New book charts tale of two ‘Wall of Death’ families in Thanet

Ann's father George Todd and his brother Bob 1932

Margate and Ramsgate feature in a book charting two Wall of Death families united by the marriage of the author’s parents in 1935.

The tale of the Todd and Soutter families has been published by former Clarendon House student Ann Wright whose mother Wyn Soutter learnt to ride the Wall of Death in Margate when she was just 14, turning professional at 15.

Ann’s father George Todd and his three brothers rode the Wall of Death at Ramsgate’s Merrie England from 1932.

When the pair married in 1935 the combined family boasted 12 Wall of Death riders and owners, many of them being the first to perform the shows in the UK.

Their feats included towing a roller skater around the wall, riding with lions in the side car and performing the Race of Death.

Mum-of-two Ann, 77, spent four years researching for the book – including finding out the answer to the claim that Ramsgate had the first Wall of Death in the country.

Ann’s mum Wyn 1950s

The historian, who now lives in Sussex with her husband Ian, said: “My mum was the youngest ever to ride the wall commercially, aged 15.

“My dad and his three brothers rode the wall of Death at Merrie England. My parents met while doing their own shows in Scotland in 1934 and were married in 1935.

“I have lived with the Wall of Death all my life but didn’t ride it, other than going around the basin at the bottom.

“I went to boarding school in Cliftonville while my parents travelled all over the country. It was normal to me, I thought everyone had a Wall of Death!”

Ann lived in Thanet from 1945-1968, bar two years travelling, after her father bought the Smugglers Barn in Pegwell, saving it from demolition after it had been condemned and restoring the building.

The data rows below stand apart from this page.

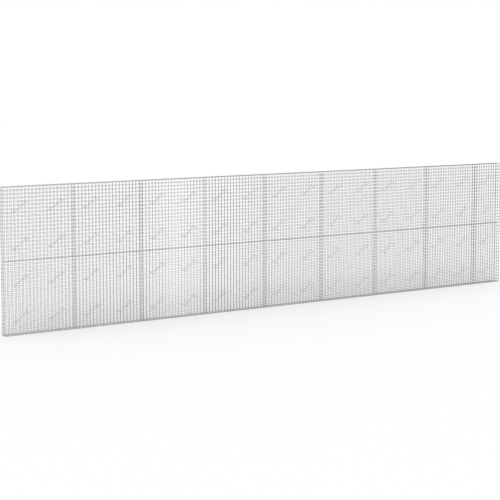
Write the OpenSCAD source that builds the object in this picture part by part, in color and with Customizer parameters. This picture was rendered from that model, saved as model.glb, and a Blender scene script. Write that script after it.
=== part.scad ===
// Gabion fence: two tall sheets of welded wire mesh, tied to each other and closed off
// into stone compartments by meshes across the fence at every bay, a base and a lid.
// X runs along the fence, Y from the front to the back, and Z up from the underside.

/* [Fence] */
// Length of a whole bay, from divider to divider
bay_l = 1000; // [600:50:1500]
// Length of the short bay at the right end
short_bay_l = 500; // [300:50:1000]
// Height of one tier of compartments
tier_h = 1000; // [500:50:1250]
// Depth over the outer faces of the two sheets
depth = 120; // [80:5:300]

/* [Wire] */
// Thickness of a mesh wire
wire = 4; // [3:0.5:6]
// Spacing of the upright wires in a sheet
upright_pitch = 50; // [50:5:200]
// Spacing of the level wires in a sheet
level_pitch = 200; // [50:10:500]
// Spacing of the wires across the fence in the base, the floor and the lid
cross_pitch = 200; // [50:10:500]

/* [Ties] */
// Diameter of a tie wire
tie_d = 2.2; // [2:0.2:4]
// Spacing of the pairs of crossed ties, along the fence and up it
tie_pitch = 500; // [250:50:750]
// How far a tie runs along the fence from its lower end to its upper end
tie_run = 200; // [50:50:200]
// How far a tie rises from its lower end to its upper end
tie_rise = 150; // [50:10:200]
// How far the middle of a pair of ties sits below the middle of its field
tie_drop = 25; // [0:5:50]
// Gap between the two ties of a pair where they cross
tie_gap = 0.3; // [0:0.1:1]

/* [Hidden] */

whole_bays = 8;
tiers = 2;
steel = [0.66, 0.68, 0.70];

fence_l = whole_bays * bay_l + short_bay_l;
fence_h = tiers * tier_h;
inner_y = depth / 2 - wire;
middle_z = tier_h;
lid_z = fence_h;

// Where bay i starts, counted from 0 at the left, and how long it is
function bay_x(i) = i * bay_l - fence_l / 2;
function bay_len(i) = i < whole_bays ? bay_l : short_bay_l;

// The spacing nearest to pitch that divides length evenly
function even(length, pitch) = length / max(1, round(length / pitch));

// A sheet of mesh across the face of bay i, with its lower left crossing at the origin.
// Its level wires end against the first upright of the next bay, or at its own last one.
module sheet(i) {
  last = i == whole_bays;
  length = bay_len(i);
  step_x = even(length, upright_pitch);
  step_z = even(tier_h, level_pitch);
  reach = last ? length + wire : length;
  uprights = round(length / step_x) - (last ? 0 : 1);
  linear_extrude(wire) {
    for (k = [0 : uprights]) {
      translate([k * step_x, 0]) square([wire, fence_h + wire]);
    }
    for (k = [0 : round(fence_h / step_z)]) {
      translate([0, k * step_z]) square([reach, wire]);
    }
  }
}

// The sheet of bay i, stood upright with its outer face at y
module standing_sheet(i, y) {
  translate([bay_x(i) - wire / 2, y + wire, 0]) rotate([90, 0, 0]) sheet(i);
}

module front_mesh(i) {
  color(steel) standing_sheet(i, -depth / 2);
}

module back_mesh(i) {
  color(steel) standing_sheet(i, depth / 2 - wire);
}

// A mesh across the fence at bay line i, standing on the base between the two sheets
module cross_mesh(i) {
  x = i > whole_bays ? fence_l / 2 : bay_x(i);
  step_z = even(tier_h, level_pitch);
  color(steel)
    translate([x - wire / 2, 0, 0])
      rotate([90, 0, 90])
        linear_extrude(wire) {
          for (y = [-inner_y, -wire / 2, inner_y - wire]) {
            translate([y, wire]) square([wire, fence_h]);
          }
          translate([-inner_y, wire]) square([2 * inner_y, wire]);
          for (k = [1 : round(fence_h / step_z)]) {
            translate([-inner_y, k * step_z]) square([2 * inner_y, wire]);
          }
        }
}

// The mesh that the fence stands on: three wires along it, with wires across
module base_mesh() {
  color(steel)
    translate([-wire / 2, 0, 0])
      linear_extrude(wire) {
        for (y = [-inner_y, -wire / 2, inner_y - wire]) {
          translate([-fence_l / 2, y]) square([fence_l + wire, wire]);
        }
        for (i = [0 : whole_bays]) {
          step_x = even(bay_len(i), cross_pitch);
          wires = round(bay_len(i) / step_x) - (i == whole_bays ? 0 : 1);
          for (k = [0 : wires]) {
            translate([bay_x(i) + k * step_x, -inner_y]) square([wire, 2 * inner_y]);
          }
        }
      }
}

// Loose wires across the fence with their underside at z, between one divider and the next
module cross_wires(z) {
  color(steel)
    for (i = [0 : whole_bays]) {
      step_x = even(bay_len(i), cross_pitch);
      for (k = [1 : round(bay_len(i) / step_x) - 1]) {
        translate([bay_x(i) + k * step_x - wire / 2, -inner_y, z])
          cube([wire, 2 * inner_y, wire]);
      }
    }
}

// A round wire between two points, cut off flush with the inner faces of the sheets
module tie(from, to) {
  run = to - from;
  length = norm(run);
  spare = tie_d * length / (2 * inner_y);
  intersection() {
    translate(from)
      rotate([0, acos(run[2] / length), atan2(run[1], run[0])])
        translate([0, 0, -spare])
          cylinder(d = tie_d, h = length + 2 * spare, $fn = 24);
    translate([-fence_l, -inner_y, -fence_h])
      cube([2 * fence_l, 2 * inner_y, 3 * fence_h]);
  }
}

// The two crossed ties of one field. They both rise to the right between the uprights at
// x and x + run, one of them from the front sheet to the back one and the other from the
// back to the front, one just above the other where they cross.
module tie_pair(x, run, z) {
  stagger = (tie_d + tie_gap) * norm([run, tie_rise]) / run;
  for (side = [-1, 1]) {
    foot = z + side * stagger / 2;
    tie([x, -side * inner_y, foot], [x + run, side * inner_y, foot + tie_rise]);
  }
}

// The ties of one tier, a pair to each field of the sheets
module tier_ties(tier) {
  rows = max(1, round(tier_h / tie_pitch));
  color(steel)
    for (i = [0 : whole_bays], row = [0 : rows - 1]) {
      step_x = even(bay_len(i), upright_pitch);
      columns = max(1, round(bay_len(i) / tie_pitch));
      run = max(1, round(tie_run / step_x)) * step_x;
      z = tier * tier_h + (row + 0.5) * tier_h / rows - tie_drop - tie_rise / 2;
      for (column = [0 : columns - 1]) {
        middle = (column + 0.5) * bay_len(i) / columns;
        first = round((middle - run / 2) / step_x);
        tie_pair(bay_x(i) + first * step_x, run, z);
      }
    }
}

module middle_floor_wires() {
  cross_wires(middle_z);
}

module lid_wires() {
  cross_wires(lid_z);
}

module lower_tie_wires() {
  tier_ties(0);
}

module upper_tie_wires() {
  tier_ties(1);
}

front_mesh(0);  // front_mesh_bay_1
front_mesh(1);  // front_mesh_bay_2
front_mesh(2);  // front_mesh_bay_3
front_mesh(3);  // front_mesh_bay_4
front_mesh(4);  // front_mesh_bay_5
front_mesh(5);  // front_mesh_bay_6
front_mesh(6);  // front_mesh_bay_7
front_mesh(7);  // front_mesh_bay_8
front_mesh(8);  // front_mesh_short_bay
back_mesh(0);  // back_mesh_bay_1
back_mesh(1);  // back_mesh_bay_2
back_mesh(2);  // back_mesh_bay_3
back_mesh(3);  // back_mesh_bay_4
back_mesh(4);  // back_mesh_bay_5
back_mesh(5);  // back_mesh_bay_6
back_mesh(6);  // back_mesh_bay_7
back_mesh(7);  // back_mesh_bay_8
back_mesh(8);  // back_mesh_short_bay
cross_mesh(0);  // left_end_mesh
cross_mesh(1);  // divider_mesh_1
cross_mesh(2);  // divider_mesh_2
cross_mesh(3);  // divider_mesh_3
cross_mesh(4);  // divider_mesh_4
cross_mesh(5);  // divider_mesh_5
cross_mesh(6);  // divider_mesh_6
cross_mesh(7);  // divider_mesh_7
cross_mesh(8);  // divider_mesh_8
cross_mesh(9);  // right_end_mesh
base_mesh();
middle_floor_wires();
lid_wires();
lower_tie_wires();
upper_tie_wires();
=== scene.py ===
"""Gabion fence of welded wire mesh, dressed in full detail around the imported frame.

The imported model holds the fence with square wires, and with fewer of them. This script
builds every wire round and at its real spacing, with its weld beads, the hooked and
wound ends of the ties and the rings that join the meshes, and gives the steel its
galvanised finish. All sizes are in metres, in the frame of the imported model.
"""

import sys

import logging
import math
import random
from dataclasses import dataclass, field
from enum import Enum

import bpy
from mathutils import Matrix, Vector

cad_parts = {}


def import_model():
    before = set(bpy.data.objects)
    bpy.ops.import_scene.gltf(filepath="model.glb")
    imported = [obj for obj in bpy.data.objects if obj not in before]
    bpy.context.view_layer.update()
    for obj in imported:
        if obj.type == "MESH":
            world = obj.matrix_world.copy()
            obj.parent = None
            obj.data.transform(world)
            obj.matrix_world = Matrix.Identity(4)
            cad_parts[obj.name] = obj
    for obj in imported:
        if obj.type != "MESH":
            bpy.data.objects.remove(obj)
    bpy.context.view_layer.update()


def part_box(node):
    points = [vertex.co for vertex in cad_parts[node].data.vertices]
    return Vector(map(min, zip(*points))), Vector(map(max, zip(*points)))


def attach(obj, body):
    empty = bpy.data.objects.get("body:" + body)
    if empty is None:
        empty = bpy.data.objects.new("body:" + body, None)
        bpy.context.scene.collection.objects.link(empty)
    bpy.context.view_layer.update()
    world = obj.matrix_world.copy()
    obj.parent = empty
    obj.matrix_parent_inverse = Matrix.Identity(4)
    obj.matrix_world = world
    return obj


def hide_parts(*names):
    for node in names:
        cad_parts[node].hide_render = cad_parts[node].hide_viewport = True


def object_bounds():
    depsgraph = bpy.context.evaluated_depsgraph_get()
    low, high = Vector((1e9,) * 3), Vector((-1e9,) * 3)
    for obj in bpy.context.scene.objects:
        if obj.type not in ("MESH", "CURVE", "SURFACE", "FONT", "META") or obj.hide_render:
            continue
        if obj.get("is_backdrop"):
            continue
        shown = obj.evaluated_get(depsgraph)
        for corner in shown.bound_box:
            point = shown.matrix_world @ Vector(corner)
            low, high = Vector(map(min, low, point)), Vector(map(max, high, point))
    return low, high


LOG = logging.getLogger("gabion_fence")

BODY = "root"
WHOLE_BAYS = 8
TIERS = 2


class Face(Enum):
    """The two long faces of the fence, with the way each one looks along Y."""

    FRONT = -1
    BACK = 1


class Course(Enum):
    """The two tiers of compartments, named as their tie wires are."""

    LOWER = 0
    UPPER = 1


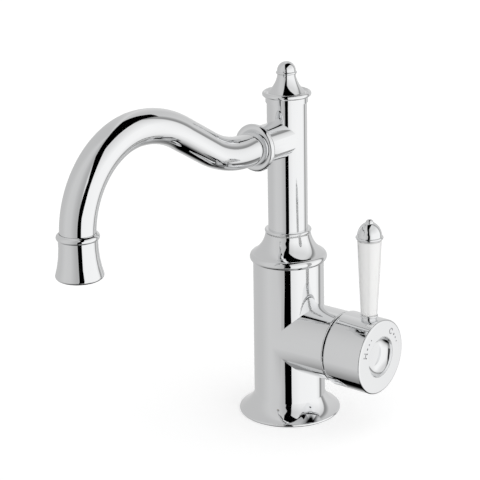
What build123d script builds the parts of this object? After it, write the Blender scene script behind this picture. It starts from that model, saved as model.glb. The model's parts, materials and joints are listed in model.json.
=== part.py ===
"""Gooseneck basin mixer with a side lever. Millimetres, +Z up.

The origin is the centre of the base flange on the deck. The spout points to -Y and the boss to +X.
"""
from build123d import *
import os
from math import atan2, cos, degrees, radians, sin

os.makedirs("parts", exist_ok=True)

# Fits and gaps
RUN = 0.05
THREAD_FIT = 0.05
FACE_GAP = 0.3

# Base and body
BODY_FOOT_R = 22.8
BODY_TOP_R = 22.3
BODY_TOP_Z = 101.5
FLANGE_SPREAD = 9.7
FLANGE_R = BODY_FOOT_R + FLANGE_SPREAD
FLANGE_LIP_H = 1.8
FLANGE_LIP_FOOT = 0.5
FLANGE_LIP_TOP = 0.7
FLANGE_H = 11.6
FLARE_MID = (0.36, 0.46)
GASKET_R_OUT = FLANGE_R - 3.5
GASKET_R_IN = GASKET_R_OUT - 4.0
GASKET_T = 1.8
SPIGOT_R = BODY_FOOT_R - 3.8
INLET_R = 4.5
INLET_X = 1.0
INLET_Y = 8.5
STUD_HOLE_R = 3.4
STUD_HOLE_X = -12.0
STUD_HOLE_DEPTH = 15.0
CHANNEL_R = 6.0
RISER_R = 3.2
RISER_X = -4.5
PORT_R = 3.0
PORT_Y = 7.5
PORT_RISE = 5.0
OUTLET_DROP = 7.5

# Side boss and cartridge seat
BOSS_Z = 52.0
BOSS_R = 22.5
BOSS_FACE_X = 42.0
SEAT_DEPTH = 33.0
SEAT_X = BOSS_FACE_X - SEAT_DEPTH
CARTRIDGE_R = 17.5
CARTRIDGE_FIT = 0.1
NUT_R = CARTRIDGE_R + 2.1
NUT_BACK_X = BOSS_FACE_X - 8.0
NUT_SINK = 0.5
SEAL_WALL = 1.4
SEAL_SINK = 1.2

# Cartridge, along the boss axis
BASE_GAP = 0.4
BASE_FLANGE_T = 2.1
BASE_T = 4.1
DISC_T = 3.0
FIXED_DISC_R = CARTRIDGE_R - 3.0
MOVING_DISC_R = FIXED_DISC_R - 3.0
CARRIER_T = 4.4
MIX_W = 17.0
MIX_H = 7.6
MIX_LAP = 0.4
MIX_DEPTH = 1.8
SHELL_WALL = 2.3
SHELL_LIP_T = 2.0
LIP_FIT = 0.1
ROTOR_NECK_R = MOVING_DISC_R - 0.2
ROTOR_NECK_L = 4.3
NUT_BORE_R = ROTOR_NECK_R + 0.7
PIVOT_X = BOSS_FACE_X - 15.0
PIN_R = 1.25
PIN_HALF = 14.0
SPINDLE_R = 3.6
SPINDLE_BACK_X = PIVOT_X - 1.8
TAIL_X = PIVOT_X - 5.0
TAIL_BALL_R = 2.0
TAIL_NECK_R = 1.3
TAIL_FIT = 0.1
SLOT_UP = SPINDLE_R + 0.8
SLOT_DOWN = SPINDLE_R + 3.2
DOME_R = NUT_R - 3.6
DOME_BORE_R = 11.2
DOME_T = 3.8
DOME_MID = (0.75, 2.0)
DOME_LIP = 0.8
NOTCH_W = 4.0
NOTCH_DEPTH = 1.5
NOTCH_L = 3.0

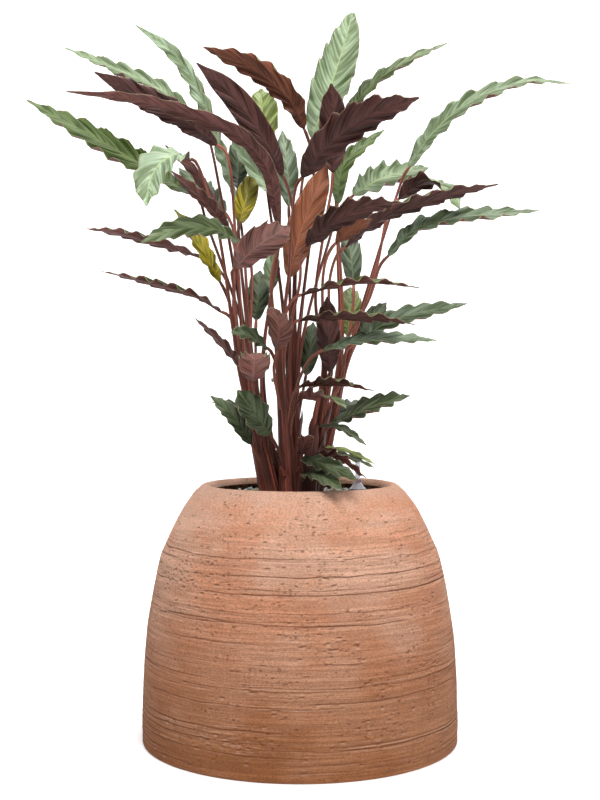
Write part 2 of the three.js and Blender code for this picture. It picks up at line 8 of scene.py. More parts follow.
import bpy
import numpy as np
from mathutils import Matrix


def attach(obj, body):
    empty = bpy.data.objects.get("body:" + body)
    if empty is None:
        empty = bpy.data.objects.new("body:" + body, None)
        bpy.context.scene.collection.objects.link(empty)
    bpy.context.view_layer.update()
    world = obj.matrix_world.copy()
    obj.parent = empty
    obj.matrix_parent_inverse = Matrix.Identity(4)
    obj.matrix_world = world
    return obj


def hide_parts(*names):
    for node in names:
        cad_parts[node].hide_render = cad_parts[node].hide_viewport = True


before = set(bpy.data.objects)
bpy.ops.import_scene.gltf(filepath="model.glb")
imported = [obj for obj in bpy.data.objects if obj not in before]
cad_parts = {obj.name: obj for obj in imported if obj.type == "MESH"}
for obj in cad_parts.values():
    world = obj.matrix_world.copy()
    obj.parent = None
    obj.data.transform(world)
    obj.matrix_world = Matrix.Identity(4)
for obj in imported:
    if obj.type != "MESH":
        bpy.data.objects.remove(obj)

MM = 0.001
POT_BODY = "planted_pot"
FLOAT_BODY = "gauge_float"
UP = np.array([0.0, 0.0, 1.0])
TAU = 2 * math.pi


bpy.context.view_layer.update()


# Camera: level with the lower leaves, as in the photograph
CAMERA_AT = (0.0, -1.72, 0.471)
CAMERA_PITCH = math.radians(1.05)
CAMERA_LENS = 59.6

camera_data = bpy.data.cameras.new("camera")
camera_data.lens = CAMERA_LENS
camera_data.sensor_fit = "AUTO"
camera_data.sensor_width = 36
camera = bpy.data.objects.new("camera", camera_data)
camera.location = CAMERA_AT
camera.rotation_euler = (math.pi / 2 - CAMERA_PITCH, 0, 0)
bpy.context.scene.collection.objects.link(camera)
bpy.context.scene.camera = camera


# Sizes that the CAD also has, in millimetres
WALL = 14
FLOOR_THICKNESS = 18
FOOT_RADIUS = 204
FOOT_EASE = 3
BELLY = [(204, 12), (204, 38), (199, 136), (183.5, 227), (171.7, 260), (153, 298), (137, 321)]
LIP_RADIUS = 8
LIP_CENTRE = (123, 323)
BED_LEVEL = 313
HEAP_HEIGHT = 2
GAUGE_AT = (76, 20)
SHAFT_FOOT = 166
SHAFT_RADIUS = 8
CHAMBER_RADIUS = 5.8
COLLAR_RADIUS = 11
COLLAR_TOP = 335
TUBE_SEAT = 322
TUBE_RADIUS = 3.4
TUBE_BORE = 2.3
TUBE_TOP = 371
FLOAT_RADIUS = 5.2
FLOAT_LENGTH = 34
ROD_RADIUS = 1.3
ROD_TOP = 337
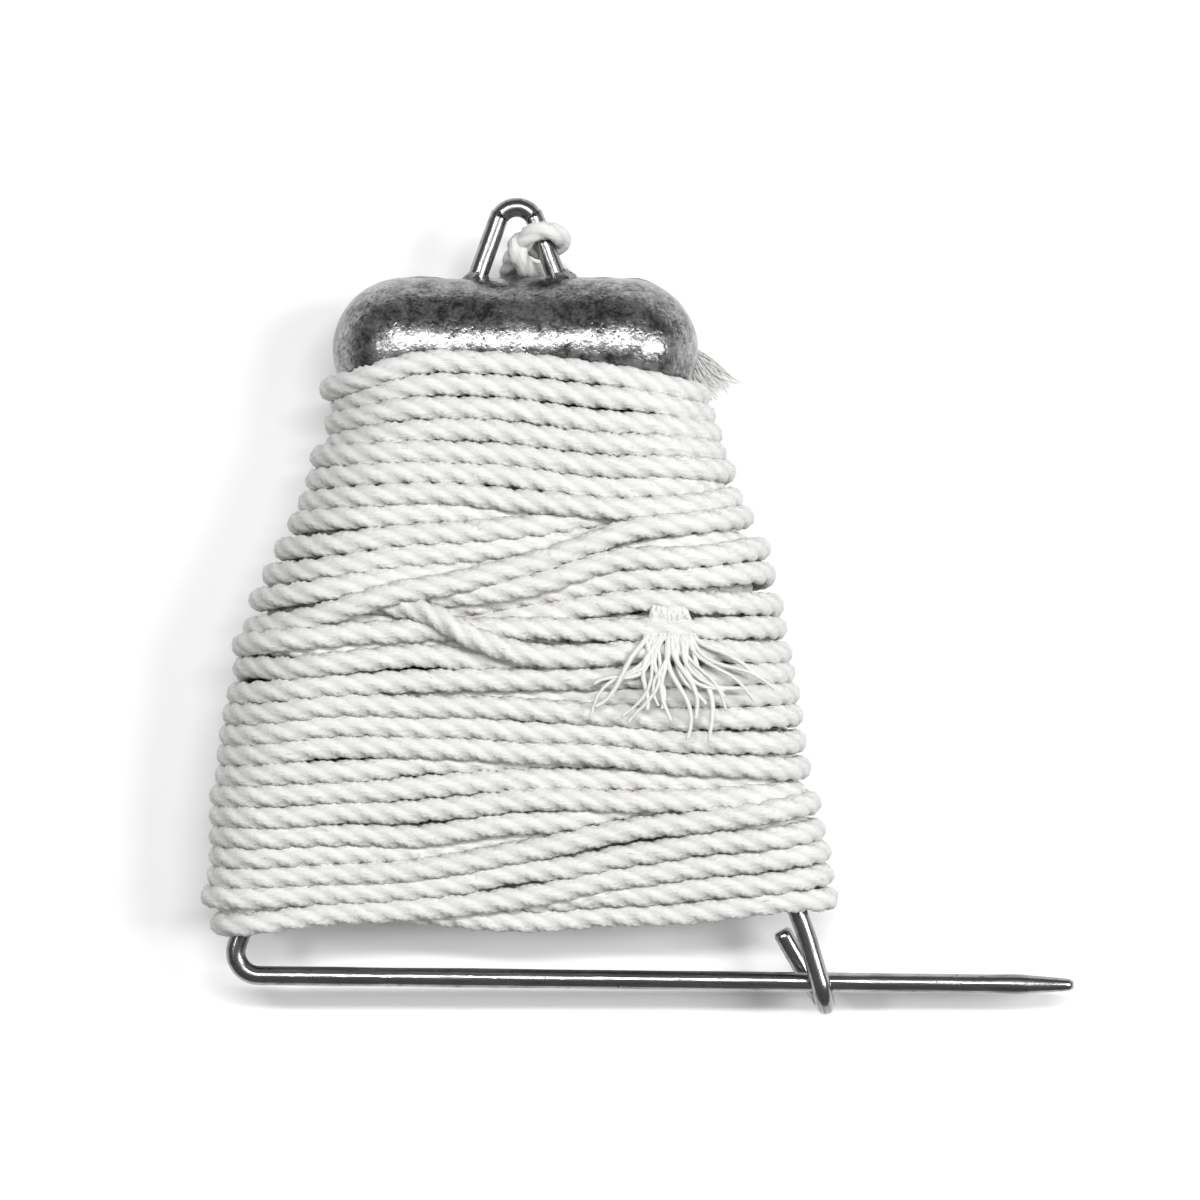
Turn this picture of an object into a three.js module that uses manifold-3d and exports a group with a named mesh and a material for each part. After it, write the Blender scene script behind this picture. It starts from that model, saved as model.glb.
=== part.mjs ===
// A plumb bob on a sprung wire line winder, in millimetres.
// One steel wire is bent like a large safety pin. It runs from a hanging loop down two spread legs.
// The left leg turns a corner into a straight spike arm, and the right leg ends in a J hook that holds
// the arm shut. A round-ended lead bar is cast on both legs under the loop, and a white twisted line is
// tied to the loop, led down behind the bar and wound round the legs.
// The bob lies on the flat back of its winding: +X towards the spike's point, +Y towards the loop,
// +Z up from the table. The wire is one length in the real object; here it is divided at its bends.

import * as THREE from 'three';
import { ConvexGeometry } from 'three/addons/geometries/ConvexGeometry.js';
import { mergeVertices } from 'three/addons/utils/BufferGeometryUtils.js';
import Module from 'manifold-3d';

const wasm = await Module();
wasm.setup();

// Wire and line stock.
const WIRE_DIAMETER = 2.4;
const LINE_DIAMETER = 3.0;

// Wire frame: where the two legs' centrelines would meet, and how far each leans out from the loop.
const APEX_X = -15.6;
const APEX_Y = 54.75;
const LEFT_LEG_LEAN = 19.8;
const RIGHT_LEG_LEAN = 20.75;
const LOOP_BEND_RADIUS = 2.5;
const CORNER_BEND_RADIUS = 2.9;
const CORNER_STUB = 0.4;

// Spike arm: how far under the winding it leaves the left leg, its slope, its tip and its ground point.
const ARM_BELOW_WINDING = 6.16;
const ARM_DROOP = 0.87;
const TIP_X = 54.5;
const POINT_LENGTH = 6.5;
const POINT_DIAMETER = 1.2;

// J hook: where the right leg passes the arm, and where the tail ends behind it.
const HOOK_LEAN = 16.9;
const HOOK_KNEE_DROP = 0.5;
const HOOK_TAIL_LEAN = 30;
const HOOK_TAIL_LENGTH = 7.2;
const HOOK_TAIL_SKEW = 1.1;
const HOOK_CLEARANCE = 0.5;

// Cast weight: a round-ended bar across the legs.
const WEIGHT_LENGTH = 45.6;
const WEIGHT_DIAMETER = 17.7;
const WEIGHT_X = -15.7;
const WEIGHT_Y = 32.25;
const WIRE_SPLIT_Y = 36;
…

Ann outside Smugglers Barn, Pegwell 1961

While a student at Clarendon she says a snowfall prompted her action-loving father to take her out of school for some impromptu skiing down the Chine.

Her parents performed in Dreamland and Merrie England during the 1930s, independently, and then together in 1945 and the 1950s.

The Wall of Death – Todd and Soutter Families 1929-1960s, published by Janus Publishing Company, includes many Thanet segments.

In chapter two Ramsgate is the main focus and where Ann (pictured below) carried out research to establish if the town actually did have the first UK Wall of Death.

She said: “I went to Thanet and read all the local newspapers from 1929 – 1932 to see whether, in fact, the first wall in the UK was in Ramsgate.

“The big historical debate between Wall of Death historians was that a Ramsgate man said he worked for a wall at Merrie England in 1928. He was wrong and I proved it in an early chapter in the book.

“The first wall was in June 1929. The first wall in Ramsgate was 1930 but it was not my father’s wall although one of the first walls built in Britain was in late 1930/early 1931 in Margate, by my mother’s side of the family.”

Chapter seven is about Ann’s mum Wyn in Westgate in 1929-1931 and elsewhere. Chapter 11 is about Ann’s dad George Todd and his three brothers and their wall of death in 1932 in Merrie England.

Chapter 20 include tales of both Wyn and George at Merrie England and Dreamland after the Second World War.”

Ann, who was back in Ramsgate last weekend to celebrate her 50th wedding anniversary with a stay at the Pegwell Bay Hotel and a meal at the Bellvue, has included some 120 photos of her family and the Wall of Death in the book.

She also revealed how Messham’s Wall of Death riders, who performed at Dreamland last year, live close by to her, adding: “There are three sons, two are Wall of Death riders, and one of their ancestors was taught the ride by my father!”

The Wall of Death – Todd and Soutter Families 1929-1960s has already sold out its first print run and is now on a second, proving popular with motorcycle clubs as well as history buffs.

It costs £19.95 and can be bought from the publisher via email, including your name and address, at [email protected] or find out more here

What is the Wall of Death?

The Wall of Death is a carnival show featuring a silo or barrel-shaped wooden cylinder, typically ranging from 20 to 36 feet in diameter and made of wooden planks, inside which motorcyclists, or the drivers of miniature cars travel along the vertical wall and perform stunts, held in place by friction and centrifugal force.